- Input -
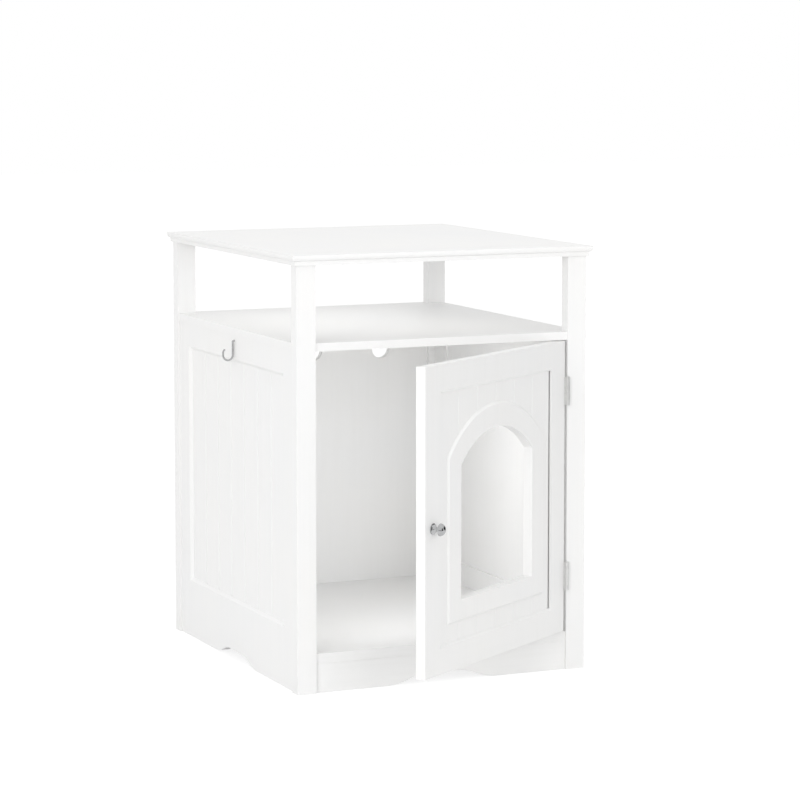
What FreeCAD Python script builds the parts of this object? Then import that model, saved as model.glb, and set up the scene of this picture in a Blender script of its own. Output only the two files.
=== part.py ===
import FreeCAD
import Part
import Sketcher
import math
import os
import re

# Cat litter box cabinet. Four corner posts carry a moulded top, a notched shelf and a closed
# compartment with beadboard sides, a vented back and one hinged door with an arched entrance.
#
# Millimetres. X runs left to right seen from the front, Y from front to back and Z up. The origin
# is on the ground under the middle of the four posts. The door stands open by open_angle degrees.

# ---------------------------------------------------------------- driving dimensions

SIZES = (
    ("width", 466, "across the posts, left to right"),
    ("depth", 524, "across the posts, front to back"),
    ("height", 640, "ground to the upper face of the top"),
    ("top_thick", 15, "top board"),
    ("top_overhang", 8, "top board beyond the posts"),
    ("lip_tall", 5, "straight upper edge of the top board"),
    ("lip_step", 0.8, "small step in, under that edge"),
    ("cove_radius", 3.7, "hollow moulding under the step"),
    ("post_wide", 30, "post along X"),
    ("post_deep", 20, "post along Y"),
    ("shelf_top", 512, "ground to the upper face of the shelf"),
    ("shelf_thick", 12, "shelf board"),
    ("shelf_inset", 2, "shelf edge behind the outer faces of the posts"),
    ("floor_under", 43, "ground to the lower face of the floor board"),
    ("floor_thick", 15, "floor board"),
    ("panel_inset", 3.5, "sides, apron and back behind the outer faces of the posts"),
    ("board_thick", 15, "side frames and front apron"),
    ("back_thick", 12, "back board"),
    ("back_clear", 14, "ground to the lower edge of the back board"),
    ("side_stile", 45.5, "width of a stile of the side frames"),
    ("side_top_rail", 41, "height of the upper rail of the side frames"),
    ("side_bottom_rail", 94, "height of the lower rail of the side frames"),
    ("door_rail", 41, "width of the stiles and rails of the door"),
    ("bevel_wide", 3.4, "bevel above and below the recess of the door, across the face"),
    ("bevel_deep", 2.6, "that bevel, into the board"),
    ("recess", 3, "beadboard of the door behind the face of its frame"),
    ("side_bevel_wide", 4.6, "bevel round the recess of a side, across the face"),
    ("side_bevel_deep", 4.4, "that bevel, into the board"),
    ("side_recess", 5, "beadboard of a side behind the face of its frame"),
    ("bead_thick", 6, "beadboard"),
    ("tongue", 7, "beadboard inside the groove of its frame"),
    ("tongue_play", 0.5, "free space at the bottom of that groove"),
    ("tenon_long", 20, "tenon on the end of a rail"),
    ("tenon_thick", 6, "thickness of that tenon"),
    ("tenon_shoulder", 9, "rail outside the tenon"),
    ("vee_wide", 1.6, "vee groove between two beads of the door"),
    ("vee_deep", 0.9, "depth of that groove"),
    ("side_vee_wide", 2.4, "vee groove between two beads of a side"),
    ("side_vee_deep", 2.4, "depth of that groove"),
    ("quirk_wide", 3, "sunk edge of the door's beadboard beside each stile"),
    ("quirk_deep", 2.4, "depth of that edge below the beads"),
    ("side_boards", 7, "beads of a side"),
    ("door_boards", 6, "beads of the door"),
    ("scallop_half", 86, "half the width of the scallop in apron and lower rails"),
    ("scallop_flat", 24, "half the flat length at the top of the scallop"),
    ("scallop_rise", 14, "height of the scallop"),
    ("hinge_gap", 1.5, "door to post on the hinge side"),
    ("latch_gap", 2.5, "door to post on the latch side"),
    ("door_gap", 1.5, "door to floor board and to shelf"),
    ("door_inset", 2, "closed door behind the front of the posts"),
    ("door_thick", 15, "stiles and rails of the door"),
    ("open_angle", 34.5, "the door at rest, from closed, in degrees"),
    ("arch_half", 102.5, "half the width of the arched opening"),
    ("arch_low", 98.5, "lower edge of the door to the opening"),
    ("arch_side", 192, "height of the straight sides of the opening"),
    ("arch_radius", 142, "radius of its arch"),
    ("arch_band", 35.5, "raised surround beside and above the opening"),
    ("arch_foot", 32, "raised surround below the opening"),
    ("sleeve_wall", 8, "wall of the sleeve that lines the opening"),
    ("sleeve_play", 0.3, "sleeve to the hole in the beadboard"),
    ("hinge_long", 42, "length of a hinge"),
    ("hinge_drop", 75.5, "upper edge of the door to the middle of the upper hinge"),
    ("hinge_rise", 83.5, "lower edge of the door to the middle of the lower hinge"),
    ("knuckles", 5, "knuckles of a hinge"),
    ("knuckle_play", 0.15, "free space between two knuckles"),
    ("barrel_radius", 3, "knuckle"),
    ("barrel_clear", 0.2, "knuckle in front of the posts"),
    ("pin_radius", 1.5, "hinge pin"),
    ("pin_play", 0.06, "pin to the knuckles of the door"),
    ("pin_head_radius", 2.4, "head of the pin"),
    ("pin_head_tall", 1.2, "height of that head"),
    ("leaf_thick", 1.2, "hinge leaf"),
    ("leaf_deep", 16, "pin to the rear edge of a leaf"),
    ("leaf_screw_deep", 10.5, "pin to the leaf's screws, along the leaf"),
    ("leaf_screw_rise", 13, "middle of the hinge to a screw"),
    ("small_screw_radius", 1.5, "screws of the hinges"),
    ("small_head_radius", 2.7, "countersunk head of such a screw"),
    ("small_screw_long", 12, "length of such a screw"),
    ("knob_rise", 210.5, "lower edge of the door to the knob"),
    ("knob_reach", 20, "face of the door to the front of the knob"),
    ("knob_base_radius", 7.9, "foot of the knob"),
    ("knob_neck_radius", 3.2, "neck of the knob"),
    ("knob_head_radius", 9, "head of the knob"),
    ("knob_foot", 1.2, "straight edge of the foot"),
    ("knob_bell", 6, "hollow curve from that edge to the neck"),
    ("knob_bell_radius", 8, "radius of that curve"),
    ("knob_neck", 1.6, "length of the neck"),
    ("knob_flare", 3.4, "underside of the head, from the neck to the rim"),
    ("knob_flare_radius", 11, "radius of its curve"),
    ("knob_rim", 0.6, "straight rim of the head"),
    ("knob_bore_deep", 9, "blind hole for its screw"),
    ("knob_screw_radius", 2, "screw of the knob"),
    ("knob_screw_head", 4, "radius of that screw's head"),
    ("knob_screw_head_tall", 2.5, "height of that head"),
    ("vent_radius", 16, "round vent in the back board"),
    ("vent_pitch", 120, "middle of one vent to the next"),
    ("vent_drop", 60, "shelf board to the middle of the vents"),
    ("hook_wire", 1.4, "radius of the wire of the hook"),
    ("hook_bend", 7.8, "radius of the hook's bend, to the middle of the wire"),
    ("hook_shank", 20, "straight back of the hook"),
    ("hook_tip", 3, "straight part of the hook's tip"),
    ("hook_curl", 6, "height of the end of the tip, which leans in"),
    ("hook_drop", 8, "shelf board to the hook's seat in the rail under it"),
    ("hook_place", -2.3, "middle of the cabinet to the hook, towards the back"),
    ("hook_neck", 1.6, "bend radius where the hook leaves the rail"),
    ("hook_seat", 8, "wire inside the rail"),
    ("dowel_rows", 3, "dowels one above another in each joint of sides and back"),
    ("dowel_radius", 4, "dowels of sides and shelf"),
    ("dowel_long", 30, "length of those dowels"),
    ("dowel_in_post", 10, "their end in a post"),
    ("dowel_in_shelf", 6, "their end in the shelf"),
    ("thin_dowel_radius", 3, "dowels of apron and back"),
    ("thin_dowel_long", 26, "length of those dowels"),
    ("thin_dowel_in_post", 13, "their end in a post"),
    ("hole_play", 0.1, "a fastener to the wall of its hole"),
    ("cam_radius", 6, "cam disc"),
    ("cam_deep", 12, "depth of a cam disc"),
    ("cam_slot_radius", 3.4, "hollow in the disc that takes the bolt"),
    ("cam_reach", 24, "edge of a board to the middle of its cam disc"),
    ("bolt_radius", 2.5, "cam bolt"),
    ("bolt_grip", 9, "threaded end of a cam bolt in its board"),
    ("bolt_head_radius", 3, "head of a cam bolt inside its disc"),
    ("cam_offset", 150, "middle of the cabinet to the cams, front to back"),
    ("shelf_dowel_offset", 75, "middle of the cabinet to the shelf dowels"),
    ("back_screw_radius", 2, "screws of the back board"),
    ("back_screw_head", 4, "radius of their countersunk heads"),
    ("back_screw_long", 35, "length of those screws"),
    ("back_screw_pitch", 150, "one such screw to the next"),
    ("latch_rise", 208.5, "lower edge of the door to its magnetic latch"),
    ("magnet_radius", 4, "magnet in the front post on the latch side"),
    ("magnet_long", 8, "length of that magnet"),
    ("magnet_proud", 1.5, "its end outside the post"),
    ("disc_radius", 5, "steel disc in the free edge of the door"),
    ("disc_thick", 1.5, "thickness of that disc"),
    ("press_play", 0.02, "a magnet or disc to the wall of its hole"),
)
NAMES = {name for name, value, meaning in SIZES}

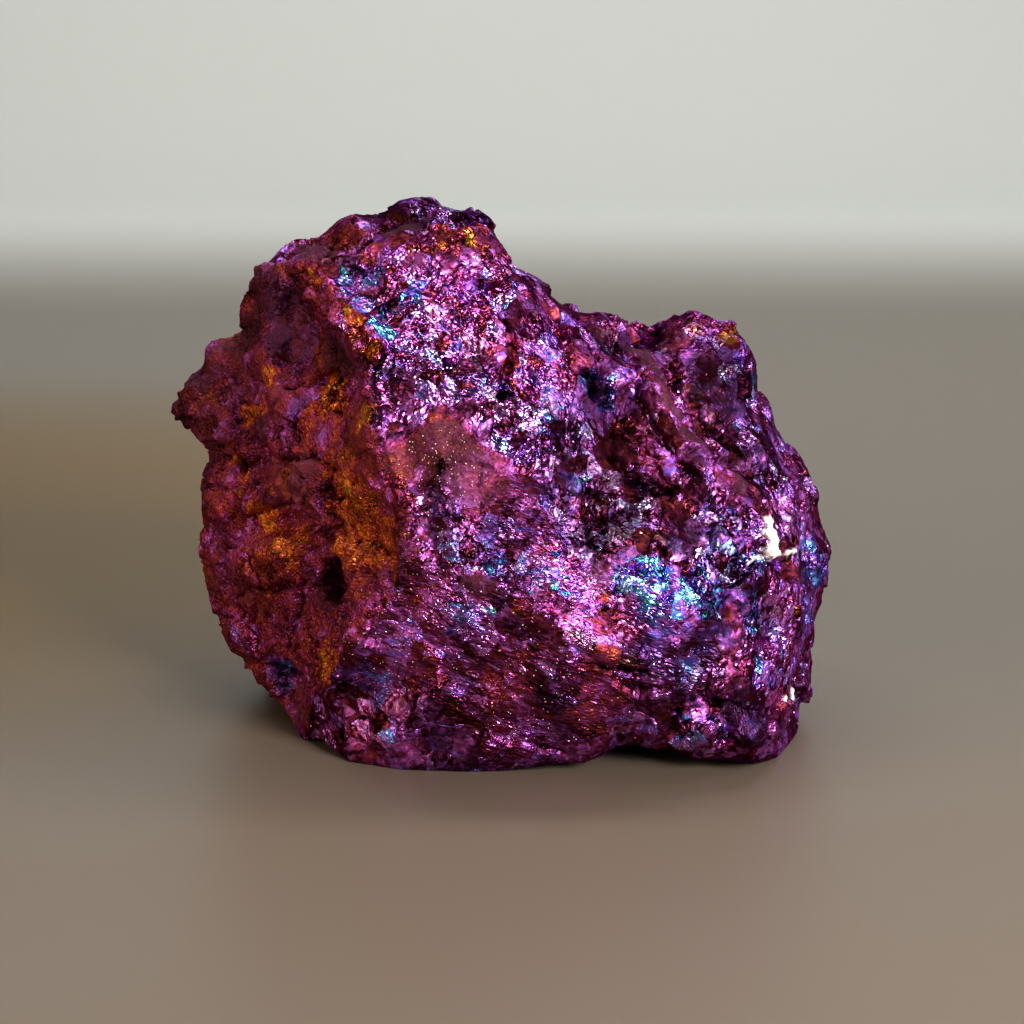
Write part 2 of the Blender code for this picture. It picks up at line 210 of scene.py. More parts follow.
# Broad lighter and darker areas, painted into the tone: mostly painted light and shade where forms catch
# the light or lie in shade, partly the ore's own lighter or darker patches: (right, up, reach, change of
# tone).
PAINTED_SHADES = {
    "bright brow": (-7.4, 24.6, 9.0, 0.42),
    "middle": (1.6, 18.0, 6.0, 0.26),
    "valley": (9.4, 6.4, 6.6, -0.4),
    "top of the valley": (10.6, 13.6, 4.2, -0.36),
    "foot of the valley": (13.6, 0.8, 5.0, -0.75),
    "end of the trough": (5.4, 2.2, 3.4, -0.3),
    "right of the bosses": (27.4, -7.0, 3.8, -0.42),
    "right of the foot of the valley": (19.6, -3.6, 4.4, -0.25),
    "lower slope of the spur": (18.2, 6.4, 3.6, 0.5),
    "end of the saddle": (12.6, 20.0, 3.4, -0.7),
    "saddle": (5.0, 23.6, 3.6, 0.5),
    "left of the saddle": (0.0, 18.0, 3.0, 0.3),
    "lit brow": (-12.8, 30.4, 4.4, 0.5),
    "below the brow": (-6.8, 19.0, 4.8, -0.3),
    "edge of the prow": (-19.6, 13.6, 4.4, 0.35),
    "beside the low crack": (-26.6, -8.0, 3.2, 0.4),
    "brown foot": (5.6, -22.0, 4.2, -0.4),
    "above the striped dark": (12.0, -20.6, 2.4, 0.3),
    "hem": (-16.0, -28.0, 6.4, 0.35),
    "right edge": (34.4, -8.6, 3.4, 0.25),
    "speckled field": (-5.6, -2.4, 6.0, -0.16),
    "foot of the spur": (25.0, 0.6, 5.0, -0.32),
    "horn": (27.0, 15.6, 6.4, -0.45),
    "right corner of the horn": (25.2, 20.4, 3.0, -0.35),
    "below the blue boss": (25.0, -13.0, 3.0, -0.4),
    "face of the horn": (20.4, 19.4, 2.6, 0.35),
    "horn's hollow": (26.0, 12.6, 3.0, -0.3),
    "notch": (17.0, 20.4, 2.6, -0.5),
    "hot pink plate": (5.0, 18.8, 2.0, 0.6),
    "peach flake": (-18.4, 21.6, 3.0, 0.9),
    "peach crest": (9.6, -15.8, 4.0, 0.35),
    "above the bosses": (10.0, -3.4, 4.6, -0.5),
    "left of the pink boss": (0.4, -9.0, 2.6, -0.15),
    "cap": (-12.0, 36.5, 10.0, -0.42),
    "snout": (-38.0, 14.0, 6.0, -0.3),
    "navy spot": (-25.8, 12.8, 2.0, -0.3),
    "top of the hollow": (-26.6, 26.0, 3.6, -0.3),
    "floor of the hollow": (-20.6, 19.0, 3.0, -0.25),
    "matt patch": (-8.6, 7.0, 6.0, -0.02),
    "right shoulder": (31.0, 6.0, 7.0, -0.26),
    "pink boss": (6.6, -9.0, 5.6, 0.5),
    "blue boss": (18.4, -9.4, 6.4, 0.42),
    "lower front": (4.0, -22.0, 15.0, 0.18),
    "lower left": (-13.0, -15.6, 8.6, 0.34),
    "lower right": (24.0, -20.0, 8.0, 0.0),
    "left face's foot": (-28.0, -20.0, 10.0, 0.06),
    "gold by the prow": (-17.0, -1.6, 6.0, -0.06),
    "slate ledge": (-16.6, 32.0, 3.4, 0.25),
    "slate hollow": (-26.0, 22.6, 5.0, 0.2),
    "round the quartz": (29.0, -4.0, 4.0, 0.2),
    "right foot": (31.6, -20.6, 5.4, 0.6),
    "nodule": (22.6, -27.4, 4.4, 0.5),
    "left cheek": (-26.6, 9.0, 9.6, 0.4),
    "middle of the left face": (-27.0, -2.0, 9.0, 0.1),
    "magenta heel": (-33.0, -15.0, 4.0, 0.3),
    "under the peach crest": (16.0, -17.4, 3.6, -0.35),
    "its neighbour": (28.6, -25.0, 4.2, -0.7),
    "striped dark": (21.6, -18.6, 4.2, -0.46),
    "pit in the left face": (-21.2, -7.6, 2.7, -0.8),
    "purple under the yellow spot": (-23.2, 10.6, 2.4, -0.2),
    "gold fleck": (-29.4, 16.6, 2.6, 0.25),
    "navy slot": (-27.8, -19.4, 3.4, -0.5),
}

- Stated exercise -
Locate all lines in the listing above with the word "import" and copy them.

- Worked solution -
What FreeCAD Python script builds the parts of this object? Then import that model, saved as model.glb, and set up the scene of this picture in a Blender script of its own. Output only the two files.
import FreeCAD
import Part
import Sketcher
import math
import os
import re